The Yalta Conference began on February 11, 1945. In attendance were U.S. President Franklin D. Roosevelt, British Prime Minister Winston Churchill, and the Soviet leader Joseph Stalin. Yalta resulted in a number of essential provisions.
The first was the establishment of the United Nations, an international organization that describes itself as a "global association of governments facilitating cooperation in international law, international security, economic development, and social equity." The United Nations replaced the League of Nations, and was given the capacity to enforce itself militarily.
Yalta called for a four part dismemberment of Germany, with a portion going to each the United Kingdom, France, the United States, and Russia. This was based upon the fact that while Germany was not unified it did not present nearly the threat that it did as a unified nation.
War criminals were tried at Nuremburg, marking the first time that members of an army were held to international standards.

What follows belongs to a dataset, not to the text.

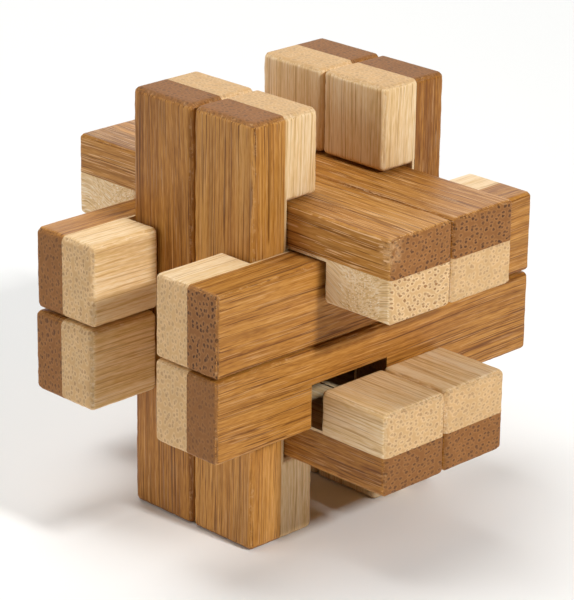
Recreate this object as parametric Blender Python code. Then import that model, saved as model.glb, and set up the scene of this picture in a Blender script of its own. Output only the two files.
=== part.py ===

Poland was reconstituted, albeit with large territorial changes and placement in the Soviet sphere of influence. Reparations were enforced against Germany, and it was agreed that Russia would enter the war against Japan after the defeat with Germany.
Finally, the parties agreed to the Declaration of Liberated Europe. This provided that liberated countries would be given the right to hold free elections and choose their own government. This was an attempt to keep Stalin from annexing eastern Europe, but this attempt obviously failed.
The Potsdam Conference took place from July to August of 1945. In attendance were President Harry S. Truman, replacing President Roosevelt as a result of Roosevelt's death, British Prime Minister Attlee of the Labour party, who represented Britain after Churchill's Conservative Party's defeat in Britain, and Joseph Stalin. The Conference provided for German disarmament, demilitarization, and denazification. Poland was shifted to the west to reward the Soviet Union and to punish Germany, and as a result there was a massive post-war migration.
Finally, Japan was threatened with destruction by a "powerful new weapon" which turned out to be the atomic bomb.